Morning light; holly bush. I have had a hard time getting these berries with a good shot. Light wants to bounce off the berries in good light. But, this is macro setting, and flower effect setting, center focus. I like the blurring of the leaves closer to me. Someone said they thought the focus always went to the object closest to you, but that is not the case. It goes to what you are focused on…here, the berries, considerably behind the leaves.
This image is 455X331 as determined by wordpress. Sorry no enlargements. It is straight out of the camera, sunset mode. I can see the clear detail of power lines on my screen, and a jet going by. This represents accurately the colors I saw. The sunset mode seemed to help keep from getting grey skies.
This was taken at midnight with one small lamp on in the room, handheld.
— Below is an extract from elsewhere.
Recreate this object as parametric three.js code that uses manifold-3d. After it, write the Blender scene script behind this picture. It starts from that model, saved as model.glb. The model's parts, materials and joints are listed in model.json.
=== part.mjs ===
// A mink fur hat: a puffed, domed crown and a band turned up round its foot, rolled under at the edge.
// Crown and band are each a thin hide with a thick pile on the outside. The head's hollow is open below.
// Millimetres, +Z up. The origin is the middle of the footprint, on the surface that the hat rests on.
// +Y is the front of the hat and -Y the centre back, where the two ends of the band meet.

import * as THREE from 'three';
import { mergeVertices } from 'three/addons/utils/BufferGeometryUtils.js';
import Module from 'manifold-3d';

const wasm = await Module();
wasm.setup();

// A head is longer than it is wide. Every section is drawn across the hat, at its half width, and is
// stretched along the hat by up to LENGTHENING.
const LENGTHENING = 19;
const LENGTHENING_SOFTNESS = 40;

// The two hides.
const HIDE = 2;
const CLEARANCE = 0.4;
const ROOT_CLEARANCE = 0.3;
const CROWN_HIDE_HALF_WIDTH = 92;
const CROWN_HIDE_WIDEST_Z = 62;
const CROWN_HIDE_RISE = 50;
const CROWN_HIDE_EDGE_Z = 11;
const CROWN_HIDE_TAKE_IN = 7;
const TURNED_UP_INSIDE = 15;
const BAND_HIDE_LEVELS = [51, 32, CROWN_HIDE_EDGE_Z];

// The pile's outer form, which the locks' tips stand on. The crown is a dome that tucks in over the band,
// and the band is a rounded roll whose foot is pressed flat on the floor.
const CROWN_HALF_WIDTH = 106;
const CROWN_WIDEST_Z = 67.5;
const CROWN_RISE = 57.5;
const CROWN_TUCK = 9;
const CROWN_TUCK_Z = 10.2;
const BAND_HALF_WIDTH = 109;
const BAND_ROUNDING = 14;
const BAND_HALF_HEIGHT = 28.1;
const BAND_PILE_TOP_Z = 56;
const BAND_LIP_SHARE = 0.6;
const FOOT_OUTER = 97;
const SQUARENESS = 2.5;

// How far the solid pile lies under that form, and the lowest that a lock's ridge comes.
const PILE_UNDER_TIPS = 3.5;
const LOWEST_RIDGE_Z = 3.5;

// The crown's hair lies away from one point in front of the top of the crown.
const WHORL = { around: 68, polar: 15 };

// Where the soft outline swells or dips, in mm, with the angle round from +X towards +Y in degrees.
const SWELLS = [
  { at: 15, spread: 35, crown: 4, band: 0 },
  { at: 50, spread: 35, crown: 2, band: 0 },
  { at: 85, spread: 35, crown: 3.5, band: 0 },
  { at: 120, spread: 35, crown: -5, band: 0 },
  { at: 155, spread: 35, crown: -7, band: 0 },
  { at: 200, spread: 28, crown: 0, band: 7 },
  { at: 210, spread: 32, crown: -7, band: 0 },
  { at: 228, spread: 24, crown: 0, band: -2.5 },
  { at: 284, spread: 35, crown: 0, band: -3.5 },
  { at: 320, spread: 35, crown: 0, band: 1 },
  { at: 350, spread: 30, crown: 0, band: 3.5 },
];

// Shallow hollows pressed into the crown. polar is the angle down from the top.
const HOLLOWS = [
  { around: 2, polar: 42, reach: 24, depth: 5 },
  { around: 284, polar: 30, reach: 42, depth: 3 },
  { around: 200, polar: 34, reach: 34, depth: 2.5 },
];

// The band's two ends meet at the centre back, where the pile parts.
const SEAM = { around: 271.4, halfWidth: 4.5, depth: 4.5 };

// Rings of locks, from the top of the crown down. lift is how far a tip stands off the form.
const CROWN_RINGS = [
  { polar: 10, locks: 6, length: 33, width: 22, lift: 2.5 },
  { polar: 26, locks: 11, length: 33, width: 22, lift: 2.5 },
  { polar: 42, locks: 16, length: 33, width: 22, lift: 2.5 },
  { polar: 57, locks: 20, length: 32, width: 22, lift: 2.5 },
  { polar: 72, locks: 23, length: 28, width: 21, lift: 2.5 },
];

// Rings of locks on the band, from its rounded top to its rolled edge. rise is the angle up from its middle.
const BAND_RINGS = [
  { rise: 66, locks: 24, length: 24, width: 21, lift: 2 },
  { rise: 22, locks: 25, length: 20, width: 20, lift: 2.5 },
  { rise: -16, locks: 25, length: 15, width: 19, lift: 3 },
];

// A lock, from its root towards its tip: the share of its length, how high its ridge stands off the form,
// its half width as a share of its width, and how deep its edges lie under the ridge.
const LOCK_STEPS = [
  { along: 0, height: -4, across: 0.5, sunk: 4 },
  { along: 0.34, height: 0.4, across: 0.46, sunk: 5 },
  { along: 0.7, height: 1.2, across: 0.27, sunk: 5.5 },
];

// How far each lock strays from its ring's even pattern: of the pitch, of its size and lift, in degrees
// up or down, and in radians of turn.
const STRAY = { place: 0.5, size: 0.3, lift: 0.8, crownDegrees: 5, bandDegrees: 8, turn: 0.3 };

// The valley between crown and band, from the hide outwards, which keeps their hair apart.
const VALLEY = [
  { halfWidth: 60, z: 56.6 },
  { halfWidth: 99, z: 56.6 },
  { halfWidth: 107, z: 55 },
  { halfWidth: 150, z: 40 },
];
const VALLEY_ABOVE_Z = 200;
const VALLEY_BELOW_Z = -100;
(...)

I could not believe the image quality for the conditions with no flash.
This was taken at sunset (with the sun on the other side of the house). It was getting quite dark under this porch, but there is no blurring of the little lights, even hand-held. I can see branches clearly 75-100 feet away. Sunset mode (notice light pinks in the sky). The colors match what I saw….no more, no less. I liked it.
Before we judge this photo. I was shooting across about the width or equivalent of 4.5 lanes of traffic/blacktop when I shot this into shade. The zoom was as far as it could go and still focus in any acceptable fashion, and I was driving, so not a lot of time to meddle with focus or shooting. Given my distance, the speed of execution, and odd light coming between me and this location from the morning sunrise, I felt it handled those well. I could clean this up if it’s a photo I really wanted to keep.
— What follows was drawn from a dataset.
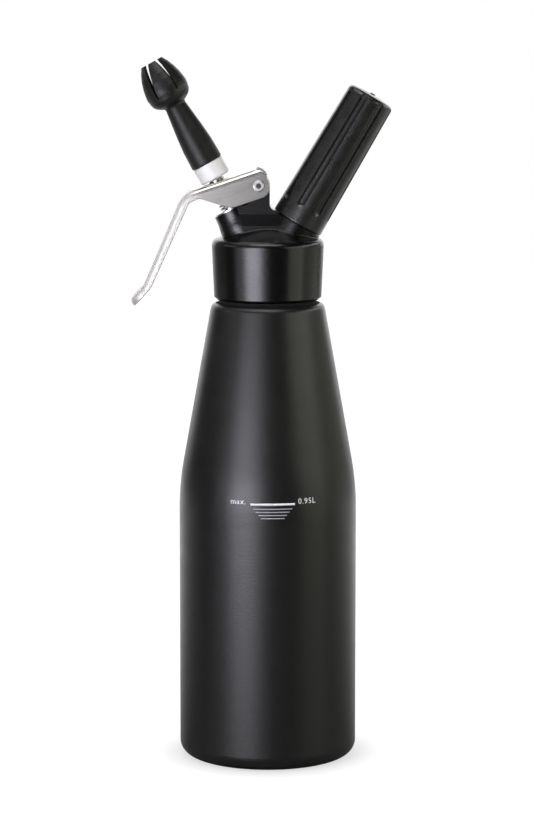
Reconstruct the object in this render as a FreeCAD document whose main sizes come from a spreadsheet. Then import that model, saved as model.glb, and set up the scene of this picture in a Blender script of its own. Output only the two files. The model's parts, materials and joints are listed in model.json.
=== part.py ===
import FreeCAD, Part
import math
import os
import re
import sys
import Sketcher
from FreeCAD import Placement, Rotation, Vector

# A whipped cream dispenser: a pressure bottle, a screwed-on cast head with a squeeze lever,
# a spray valve with a tulip nozzle on the left and a gas charger holder on the right.
# Millimetres, +Z up, origin on the bottle's axis in the plane it stands on.
# The valve and the charger each have an axis of their own in the XZ plane, which leans away
# from the bottle's axis and meets it axes_rise above the shoulder. Heights along them are named "level".
# A "rise" is measured from where the two axes meet.

SIZES = {
    # bottle
    "bottle_diameter": 96.0,
    "bottle_wall": 1.2,
    "base_thickness": 2.2,
    "base_round": 7.8,
    "cone_start": 149.3,
    "cone_blend": 150.0,
    "shoulder_step": 5.0,
    "shoulder_height": 248.0,
    "shoulder_round": 3.6,
    "shoulder_thickness": 2.0,
    "neck_step": 0.9,
    "neck_step_height": 1.7,
    "neck_thread_diameter": 50.6,
    "neck_length": 25.5,
    "neck_wall": 1.8,
    "mouth_round": 0.7,
    # head: threaded collar and dome
    "thread_clearance": 0.3,
    "collar_gap": 1.9,
    "collar_foot_step": 1.0,
    "collar_chamfer": 1.4,
    "collar_bottom_wall": 3.6,
    "collar_top_wall": 5.0,
    "collar_height": 31.8,
    "collar_round": 3.4,
    "dome_rise": 7.5,
    "dome_top_diameter": 20.0,
    "gasket_thickness": 2.8,
    "gasket_width": 4.3,
    "gasket_slack": 0.1,
    # axes of the valve and the charger
    "axes_rise": 16.4,
    "valve_lean": 29.0,
    "charger_lean": 30.5,
    # saddle of the head: the two bosses and what joins them
    "saddle_thickness": 24.4,
    "boss_foot_level": 12.0,
    "boss_face_step": 0.4,
    "saddle_round": 0.6,
    "valve_boss_waist": 28.4,
    "valve_boss_level": 39.4,
    "valve_boss_diameter": 21.4,
    "charger_boss_diameter": 28.2,
    "charger_boss_level": 30.8,
    "nipple_diameter": 22.4,
    "nipple_level": 46.0,
    "nipple_chamfer": 1.0,
    # seats under the head's roof
    "seat_level": 9.0,
    "seat_boss_diameter": 16.4,
    "seat_boss_top": 19.0,
    "check_seat_level": 11.5,
    "check_boss_diameter": 8.4,
    "check_boss_top": 20.0,
    # lug that carries the lever
    "lug_thickness": 22.8,
    "lug_width": 11.8,
    "lug_round": 5.6,
    "lug_foot": 3.0,
    "lug_root_rise": 35.9,
    "lug_root_round": 2.4,
    "lug_waist_low": 25.6,
    "lug_waist_high": 31.9,
    "pivot_x": -4.85,
    "pivot_rise": 47.1,
    # spray valve
    "bush_rim_overhang": 3.3,
    "bush_rim": 0.8,
    "bush_wall": 2.5,
    "bush_bottom_level": 24.2,
    "stem_diameter": 8.0,
    "stem_bore": 4.4,
    "stem_clearance": 0.06,
    "stem_top_level": 70.0,
    "stem_bottom_level": 3.6,
    "stem_port_diameter": 2.4,
    "ring_section": 2.0,
    "ring_slack": 0.1,
    "seal_width": 2.5,
    "seal_thickness": 2.4,
    "seal_gap": 0.3,
    "seal_nut_wall": 1.75,
    "seal_nut_height": 3.0,
    "cap_level": 53.0,
    "cap_lip": 0.4,
    "cap_thickness": 1.7,
    "cap_hub_wall": 0.7,
    "cap_hub_height": 4.0,
    "spring_wire": 1.2,
    "spring_slack": 0.2,
    "spring_turns": 5.0,
    # nozzle adaptor
    "adaptor_level": 57.6,
    "adaptor_diameter": 16.6,
    "adaptor_chamfer": 0.8,
    "adaptor_shoulder_level": 66.7,
    "spigot_diameter": 13.2,
    "spigot_level": 80.0,
    "adaptor_passage": 6.0,
    "adaptor_socket_top": 70.4,
    # tulip nozzle
    "nozzle_gap": 0.2,
    "nozzle_length": 61.2,
    "nozzle_base_diameter": 17.5,
    "nozzle_base_round": 0.9,
    "nozzle_waist": 36.5,
    "nozzle_throat": 8.4,
    "nozzle_tip_diameter": 12.6,
    "tulip_diameter": 23.6,
    "nozzle_socket_depth": 14.6,
    "nozzle_washer_thickness": 1.1,
    "nozzle_wall": 1.5,
    "petals": 6,
    "petal_slot_foot": 1.0,
    "petal_slot_mouth": 2.9,
    "petal_slot_depth": 18.6,
    # lever
    "lever_width": 26.4,
    "lever_sheet": 1.4,
    "lever_rest_tilt": 18.5,
    "plate_height": 8.8,
    "plate_bend": 3.2,
    "cheek_drop": 6.9,
    "cheek_end": 5.7,
    "cheek_end_round": 6.0,
    "plate_end": 1.4,
    "elbow_distance": 39.8,
    "elbow_round": 16.0,
    "handle_angle": 48.2,
    "handle_length": 54.0,
    "curl_angle": 21.5,
    "curl_length": 11.2,
    "curl_round": 14.0,
    "handle_depth": 5.1,
    "handle_end_depth": 4.3,
    "handle_corner": 8.0,
    "belly_distance": 17.5,
    "belly_rise_distance": 32.1,
    "belly_round": 9.0,
    "throat_round": 3.6,
    "stem_slot_slack": 0.7,
    "stem_slot_distance": 19.7,
    "stem_slot_travel": 1.5,
    "lever_edge_round": 0.45,
    # hinge pin
    "pin_diameter": 5.0,
    "pin_clearance": 0.06,
    "pin_head_diameter": 6.1,
    "pin_head_height": 1.1,
    "pin_head_gap": 0.1,
    "pin_head_round": 0.6,
    "pin_recess_width": 2.9,
    "pin_recess_depth": 0.7,
    "screw_diameter": 3.0,
    "screw_length": 9.0,
    # charger side
    "carrier_diameter": 9.0,
    "carrier_level": 30.0,
    "carrier_top": 38.6,
    "carrier_ring_section": 1.5,
    "carrier_groove_depth": 1.6,
    "carrier_groove_level": 33.0,
    "needle_diameter": 1.6,
    "needle_top": 43.2,
    "needle_point": 1.6,
    "needle_bore": 0.7,
    "charger_seat_bore": 10.4,
    "charger_washer_thickness": 1.6,
    "charger_washer_bore": 3.0,
    "check_valve_diameter": 6.0,
    "check_valve_thickness": 1.2,
    "check_valve_stem": 2.8,
    "check_valve_stem_length": 5.0,
    "gas_passage": 3.2,
    # gas charger
    "charger_level": 40.5,
    "charger_length": 65.5,
    "charger_diameter": 18.0,
    "charger_neck_diameter": 8.9,
    "charger_neck_length": 7.0,
    "charger_shoulder": 8.0,
    "charger_wall": 1.4,
    "charger_mouth": 2.4,
    "charger_round": 6.0,
    # charger holder
    "holder_gap": 0.3,
    "holder_length": 78.1,
    "holder_skirt": 1.5,
    "holder_top_wall": 3.7,
    "holder_rim_round": 0.8,
    "holder_top_round": 2.6,
    "holder_crown": 1.1,
    "charger_slack": 0.4,
    "holder_bore_length": 75.3,
    "sleeve_wall": 1.3,
    "sleeve_clearance": 0.3,
    "sleeve_length": 15.0,
    "flutes": 8,
    "flute_start": 6.9,
    "flute_width": 5.0,
    "flute_depth": 0.9,
    "flute_phase": -16.5,
}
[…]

This was also a sunset mode trial shot. I like the graduation of color visible that I saw, the sharpness of the landscape in dim light (sunset was behind me on the other side of the house), and the fact that the moon looks pretty clear given I was doing a purely handheld shot with no bracing.
I adjusted the color for red only in camera, which is a very fun tool. It was taken sitting on a couch across the room, probably eight feet away. I may have added a bit of sharpness in photoshop for this, or not, I don’t remember for sure.
This is my brother and niece. I tried a red color selection and though the effect was fun for Christmas. It’s a little weird with her hair colored stripped, but cute. I was watching Alice in Wonderland (the new one) yesterday and found myself noticing a lot of these color selection effects done in video. They are dramatic and somewhat odd, all at the same time! I loved the pink highlighted on her cheeks, though. This is auto with color selection: red. I was about four feet away, incandescent lighting, no flash, late afternoon.
This was taken Christmas Day, early evening. The sun was bouncing off the barn, making it glow against a dark sky behind it. The photo captured exactly what I saw. I was 300 feet from the barn, I’d guess.
This was auto or incandescent lighting. It was throwing a weird color on the photos. I wasn’t getting it all the time, but did with one series of shots of these two subjects. After this, I discovered “manual light metering”, which corrected the problem completely. I have had the seem result with green under incandescent evening lighting in a living room under similar conditions. I hope I can predict it and meter ahead of time before shooting important photos. I can fix with editing, but would rather not have to for candid shots.
This was the same room, and the color cleared on that side of the room. Perhaps having dark behind the previous subjects caused some problems, I’m not sure. I don’t recall if I used I flash for this, but likely not.
I may have messed with the levels and contrast a bit on this one editing. I loved the photo of me and my man another user took, though, and had to post it.
Dusk. was very pleased with the contrast on this shot. Sharpness cannot be adjusted manually, but the camera did a good job of handling it here. I do wish I could adjust for sharpness in camera…I could do that with my old Sony Cybershot. I also miss not having a “slow flash” that I had in that camera.
High contrast black and white mode. Low light (one small lamp in the room). I liked how the camera handled this shot.
I may post these larger flickr, but thought I’d at least give some indication of my first week with the camera, my findings, and some feedback. Just about every point and shoot brand and type seems to find a loud voice of praise and a loud voice of criticism, even in this camara, ranked top 3 for travel cameras, and even with other types of point and shoots everywhere I looked. For my use and needs, it ranked first, and the images seem good so far, not 100% of them, and I’m still exploring and even looking at other cameras to be sure, but I’ve had fun so far. Honestly, the manual engage flash probably won me over, as well as being able to have it in my purse pockets with no protruding shapes on the front. As they say, the best photo is the one you take! With the best camera in the world, if I don’t have it with me for our candid shots, it’s not a good camera for my use right now. I’m mainly taking family candid shots and some as I walk around. I usually don’t like added weight.
I have noticed an odd clicking or grinding when I’m pressing the shutter to take a shot that I’m not sure is normal, but am not sure if it’s worth trying to return it for investigation, either.
I’d be interested in reading others thoughts, experiences, and seeing their photos.